▶ [DIRECTION]
Reproduce the listing verbatim.

▶ [RECORDS FOR THE EXERCISE]
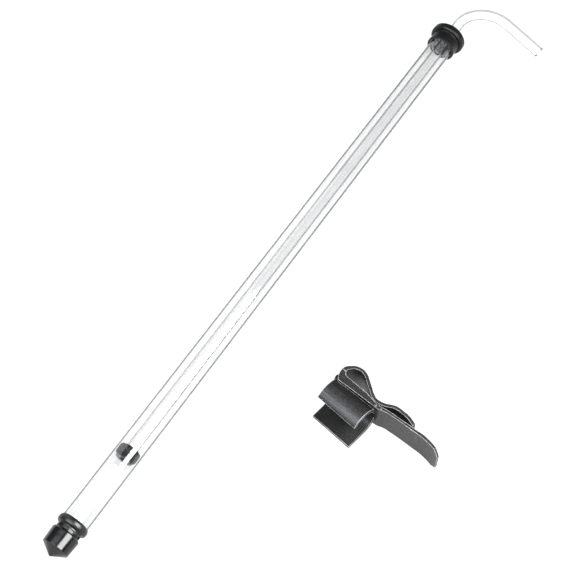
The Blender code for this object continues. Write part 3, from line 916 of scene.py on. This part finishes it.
def area_light(name, place, target, size, radiance):
    """A rectangular soft light of one brightness, hidden from the camera itself."""
    data = bpy.data.lights.new(name, "AREA")
    data.shape = "RECTANGLE"
    data.size, data.size_y = size
    data.energy = radiance * math.pi * size[0] * size[1]
    light = bpy.data.objects.new(name, data)
    light.location = place
    direction = Vector(target) - Vector(place)
    across = Vector((1, 0, 0))
    down = -direction.normalized()
    across = (across - down * across.dot(down)).normalized()
    up = down.cross(across)
    light.rotation_euler = Matrix((across, up, down)).transposed().to_euler()
    light.visible_camera = False
    bpy.context.scene.collection.objects.link(light)
    return light


def panel(name, middle, side, near, far, along, length, radiance):
    """A panel parallel to the pump, on one side of it, between two angles from straight above."""
    high_edge = Vector((0, side * math.sin(near), math.cos(near))) * PANEL_DISTANCE
    low_edge = Vector((0, side * math.sin(far), math.cos(far))) * PANEL_DISTANCE
    shift = Vector((along, 0, 0))
    area_light(name, middle + (high_edge + low_edge) / 2 + shift, middle + shift,
               (length, (high_edge - low_edge).length), radiance)


def make_lights():
    """A long softbox on the clamp's side, a dim panel across from it, a box for the clamp, a grey room."""
    middle = AXIS_START.copy()
    middle.x = 0.0
    panel("softbox", middle, side=-1, near=math.radians(24), far=math.radians(64),
          along=-0.05, length=0.8, radiance=24.0)
    panel("dim_panel", middle, side=1, near=math.radians(26), far=math.radians(84),
          along=0.25, length=0.66, radiance=1.7)
    clamp_middle = (clamp_low + clamp_high) / 2
    clamp_box = area_light("clamp_box", clamp_middle + Vector(CLAMP_BOX_SHIFT), clamp_middle,
                           size=(0.8, 0.8), radiance=8.5)
    clamp_box.data.color = CLAMP_BOX_COLOR
    world = bpy.data.worlds.new("grey_room")
    world.use_nodes = True
    background = world.node_tree.nodes["Background"]
    background.inputs["Color"].default_value = ROOM_GREY
    background.inputs["Strength"].default_value = 1.0
    bpy.context.scene.world = world


def make_camera():
    """A level camera above the pump's foot, looking along it and down."""
    data = bpy.data.cameras.new("camera")
    data.sensor_width = CAMERA_SENSOR
    data.lens = CAMERA_LENS
    data.clip_start = 0.01
    data.clip_end = 20.0
    camera = bpy.data.objects.new("camera", data)
    forward = Vector(CAMERA_FORWARD).normalized()
    right = Vector(CAMERA_RIGHT)
    right = (right - forward * right.dot(forward)).normalized()
    up = right.cross(forward)
    turn = Matrix((right, up, -forward)).transposed().to_4x4()
    camera.matrix_world = Matrix.Translation(CAMERA_PLACE) @ turn
    bpy.context.scene.collection.objects.link(camera)
    bpy.context.scene.camera = camera


make_floor()
make_lights()
make_camera()
bpy.context.scene.view_settings.view_transform = "Standard"
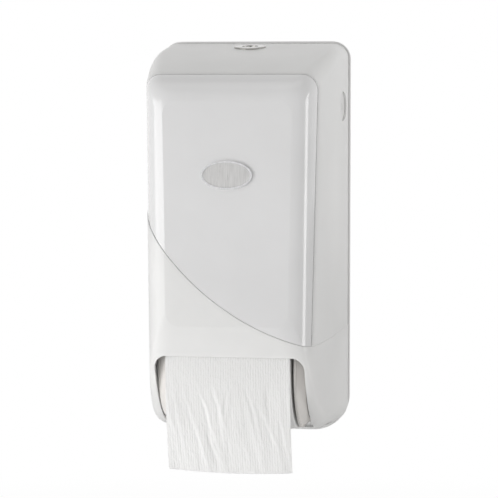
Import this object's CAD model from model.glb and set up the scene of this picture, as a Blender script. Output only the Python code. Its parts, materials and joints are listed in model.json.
"""Dresses the two-roll toilet paper dispenser: materials, paper rolls, hanging paper, light and camera."""

import json
import math

import bmesh
import bpy
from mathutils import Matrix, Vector, noise


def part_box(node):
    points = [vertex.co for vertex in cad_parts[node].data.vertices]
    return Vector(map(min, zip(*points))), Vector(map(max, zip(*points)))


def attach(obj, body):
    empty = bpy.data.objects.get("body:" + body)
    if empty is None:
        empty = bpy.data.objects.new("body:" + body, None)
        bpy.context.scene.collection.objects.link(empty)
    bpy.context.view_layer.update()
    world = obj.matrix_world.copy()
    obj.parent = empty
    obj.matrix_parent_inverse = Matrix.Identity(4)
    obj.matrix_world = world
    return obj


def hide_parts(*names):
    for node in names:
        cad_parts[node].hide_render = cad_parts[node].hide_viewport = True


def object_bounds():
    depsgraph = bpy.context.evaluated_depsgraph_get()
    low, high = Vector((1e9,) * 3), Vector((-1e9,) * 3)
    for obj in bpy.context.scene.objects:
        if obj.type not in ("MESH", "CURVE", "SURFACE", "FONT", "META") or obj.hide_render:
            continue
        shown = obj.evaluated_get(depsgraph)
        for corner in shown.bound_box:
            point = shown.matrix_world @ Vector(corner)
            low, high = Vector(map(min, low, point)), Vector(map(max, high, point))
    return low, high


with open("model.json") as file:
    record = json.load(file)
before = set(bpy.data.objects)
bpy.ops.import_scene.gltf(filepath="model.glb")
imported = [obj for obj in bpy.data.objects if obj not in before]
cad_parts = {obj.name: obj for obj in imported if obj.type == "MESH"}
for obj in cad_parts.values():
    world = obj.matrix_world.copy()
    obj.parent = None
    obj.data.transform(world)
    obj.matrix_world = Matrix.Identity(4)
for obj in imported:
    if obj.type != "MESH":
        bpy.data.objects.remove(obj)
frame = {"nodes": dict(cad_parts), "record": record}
cad_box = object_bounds()

MM = 0.001

# Camera, from the photograph
CAMERA_AZIMUTH = 9.7
CAMERA_ELEVATION = 4.4
CAMERA_DISTANCE = 1.72
CAMERA_TARGET = Vector((0.0176, -0.145, 0.0))
FRONT_SCALE = 1280.0
IMAGE_WIDTH = 498.0
SENSOR_WIDTH = 36.0
CLIP_START = 0.01

# Plastic: fineness of its textures and depth of its glow
CLOUD_SCALE = 18.0
SMUDGE_SCALE = 34.0
GRIT_SCALE = 900.0
GLOW_DEPTH = 0.004

# Tissue: fineness and depth of its textures
RIB_PITCH = 0.0020
RIB_DISTORTION = 3.2
RIB_DEPTH = 0.0002
PUCKER_SCALE = 480.0
PUCKER_DEPTH = 0.0006
FIBRE_SCALE = 1400.0
FIBRE_DEPTH = 0.0001

# Wound rolls
ROLL_SEGMENTS = 192
ROLL_TURNS = 36
ROLL_LENGTH_STEPS = 12
ROLL_SET_IN = 0.0002
CORE_SET_OUT = 0.0001
END_SET_IN = 0.0004
END_UNEVENNESS = 0.00035
EDGE_SET_IN = 0.0012
EDGE_ROUNDING = 0.0008
ROLL_WOBBLE = 0.00015
STILL_INNER_WALL = 0.001

# Hanging paper
TAIL_COLUMNS = 160
TAIL_ROWS = 130
TAIL_THICKNESS = 0.0003
TAIL_GAP = 0.0004
TAIL_SLACK = 1.012
TAIL_EXTRA_WIDTH = 0.0014
TAIL_SHIFT = -0.0018
CUT_EDGE_WAVE = 0.0034
CUT_EDGE_DROP = 0.0010
HANG_START = 0.12
HANG_SPAN = 0.3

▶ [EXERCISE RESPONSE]
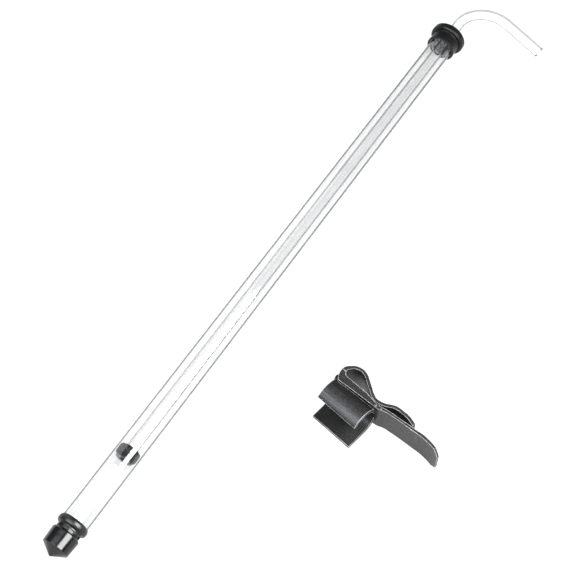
The Blender code for this object continues. Write part 3, from line 916 of scene.py on. This part finishes it.
def area_light(name, place, target, size, radiance):
    """A rectangular soft light of one brightness, hidden from the camera itself."""
    data = bpy.data.lights.new(name, "AREA")
    data.shape = "RECTANGLE"
    data.size, data.size_y = size
    data.energy = radiance * math.pi * size[0] * size[1]
    light = bpy.data.objects.new(name, data)
    light.location = place
    direction = Vector(target) - Vector(place)
    across = Vector((1, 0, 0))
    down = -direction.normalized()
    across = (across - down * across.dot(down)).normalized()
    up = down.cross(across)
    light.rotation_euler = Matrix((across, up, down)).transposed().to_euler()
    light.visible_camera = False
    bpy.context.scene.collection.objects.link(light)
    return light


def panel(name, middle, side, near, far, along, length, radiance):
    """A panel parallel to the pump, on one side of it, between two angles from straight above."""
    high_edge = Vector((0, side * math.sin(near), math.cos(near))) * PANEL_DISTANCE
    low_edge = Vector((0, side * math.sin(far), math.cos(far))) * PANEL_DISTANCE
    shift = Vector((along, 0, 0))
    area_light(name, middle + (high_edge + low_edge) / 2 + shift, middle + shift,
               (length, (high_edge - low_edge).length), radiance)


def make_lights():
    """A long softbox on the clamp's side, a dim panel across from it, a box for the clamp, a grey room."""
    middle = AXIS_START.copy()
    middle.x = 0.0
    panel("softbox", middle, side=-1, near=math.radians(24), far=math.radians(64),
          along=-0.05, length=0.8, radiance=24.0)
    panel("dim_panel", middle, side=1, near=math.radians(26), far=math.radians(84),
          along=0.25, length=0.66, radiance=1.7)
    clamp_middle = (clamp_low + clamp_high) / 2
    clamp_box = area_light("clamp_box", clamp_middle + Vector(CLAMP_BOX_SHIFT), clamp_middle,
                           size=(0.8, 0.8), radiance=8.5)
    clamp_box.data.color = CLAMP_BOX_COLOR
    world = bpy.data.worlds.new("grey_room")
    world.use_nodes = True
    background = world.node_tree.nodes["Background"]
    background.inputs["Color"].default_value = ROOM_GREY
    background.inputs["Strength"].default_value = 1.0
    bpy.context.scene.world = world


def make_camera():
    """A level camera above the pump's foot, looking along it and down."""
    data = bpy.data.cameras.new("camera")
    data.sensor_width = CAMERA_SENSOR
    data.lens = CAMERA_LENS
    data.clip_start = 0.01
    data.clip_end = 20.0
    camera = bpy.data.objects.new("camera", data)
    forward = Vector(CAMERA_FORWARD).normalized()
    right = Vector(CAMERA_RIGHT)
    right = (right - forward * right.dot(forward)).normalized()
    up = right.cross(forward)
    turn = Matrix((right, up, -forward)).transposed().to_4x4()
    camera.matrix_world = Matrix.Translation(CAMERA_PLACE) @ turn
    bpy.context.scene.collection.objects.link(camera)
    bpy.context.scene.camera = camera


make_floor()
make_lights()
make_camera()
bpy.context.scene.view_settings.view_transform = "Standard"
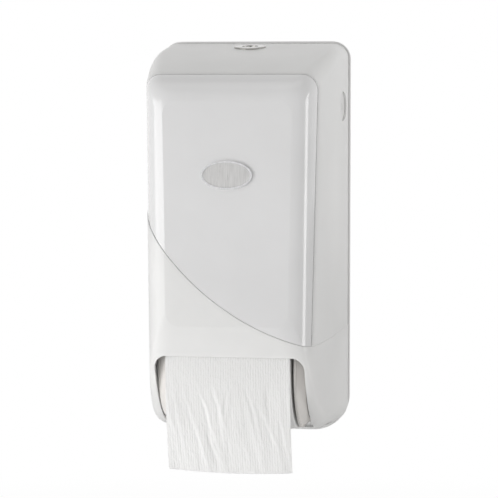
Import this object's CAD model from model.glb and set up the scene of this picture, as a Blender script. Output only the Python code. Its parts, materials and joints are listed in model.json.
"""Dresses the two-roll toilet paper dispenser: materials, paper rolls, hanging paper, light and camera."""

import json
import math

import bmesh
import bpy
from mathutils import Matrix, Vector, noise


def part_box(node):
    points = [vertex.co for vertex in cad_parts[node].data.vertices]
    return Vector(map(min, zip(*points))), Vector(map(max, zip(*points)))


def attach(obj, body):
    empty = bpy.data.objects.get("body:" + body)
    if empty is None:
        empty = bpy.data.objects.new("body:" + body, None)
        bpy.context.scene.collection.objects.link(empty)
    bpy.context.view_layer.update()
    world = obj.matrix_world.copy()
    obj.parent = empty
    obj.matrix_parent_inverse = Matrix.Identity(4)
    obj.matrix_world = world
    return obj


def hide_parts(*names):
    for node in names:
        cad_parts[node].hide_render = cad_parts[node].hide_viewport = True


def object_bounds():
    depsgraph = bpy.context.evaluated_depsgraph_get()
    low, high = Vector((1e9,) * 3), Vector((-1e9,) * 3)
    for obj in bpy.context.scene.objects:
        if obj.type not in ("MESH", "CURVE", "SURFACE", "FONT", "META") or obj.hide_render:
            continue
        shown = obj.evaluated_get(depsgraph)
        for corner in shown.bound_box:
            point = shown.matrix_world @ Vector(corner)
            low, high = Vector(map(min, low, point)), Vector(map(max, high, point))
    return low, high


with open("model.json") as file:
    record = json.load(file)
before = set(bpy.data.objects)
bpy.ops.import_scene.gltf(filepath="model.glb")
imported = [obj for obj in bpy.data.objects if obj not in before]
cad_parts = {obj.name: obj for obj in imported if obj.type == "MESH"}
for obj in cad_parts.values():
    world = obj.matrix_world.copy()
    obj.parent = None
    obj.data.transform(world)
    obj.matrix_world = Matrix.Identity(4)
for obj in imported:
    if obj.type != "MESH":
        bpy.data.objects.remove(obj)
frame = {"nodes": dict(cad_parts), "record": record}
cad_box = object_bounds()

MM = 0.001

# Camera, from the photograph
CAMERA_AZIMUTH = 9.7
CAMERA_ELEVATION = 4.4
CAMERA_DISTANCE = 1.72
CAMERA_TARGET = Vector((0.0176, -0.145, 0.0))
FRONT_SCALE = 1280.0
IMAGE_WIDTH = 498.0
SENSOR_WIDTH = 36.0
CLIP_START = 0.01

# Plastic: fineness of its textures and depth of its glow
CLOUD_SCALE = 18.0
SMUDGE_SCALE = 34.0
GRIT_SCALE = 900.0
GLOW_DEPTH = 0.004

# Tissue: fineness and depth of its textures
RIB_PITCH = 0.0020
RIB_DISTORTION = 3.2
RIB_DEPTH = 0.0002
PUCKER_SCALE = 480.0
PUCKER_DEPTH = 0.0006
FIBRE_SCALE = 1400.0
FIBRE_DEPTH = 0.0001

# Wound rolls
ROLL_SEGMENTS = 192
ROLL_TURNS = 36
ROLL_LENGTH_STEPS = 12
ROLL_SET_IN = 0.0002
CORE_SET_OUT = 0.0001
END_SET_IN = 0.0004
END_UNEVENNESS = 0.00035
EDGE_SET_IN = 0.0012
EDGE_ROUNDING = 0.0008
ROLL_WOBBLE = 0.00015
STILL_INNER_WALL = 0.001

# Hanging paper
TAIL_COLUMNS = 160
TAIL_ROWS = 130
TAIL_THICKNESS = 0.0003
TAIL_GAP = 0.0004
TAIL_SLACK = 1.012
TAIL_EXTRA_WIDTH = 0.0014
TAIL_SHIFT = -0.0018
CUT_EDGE_WAVE = 0.0034
CUT_EDGE_DROP = 0.0010
HANG_START = 0.12
HANG_SPAN = 0.3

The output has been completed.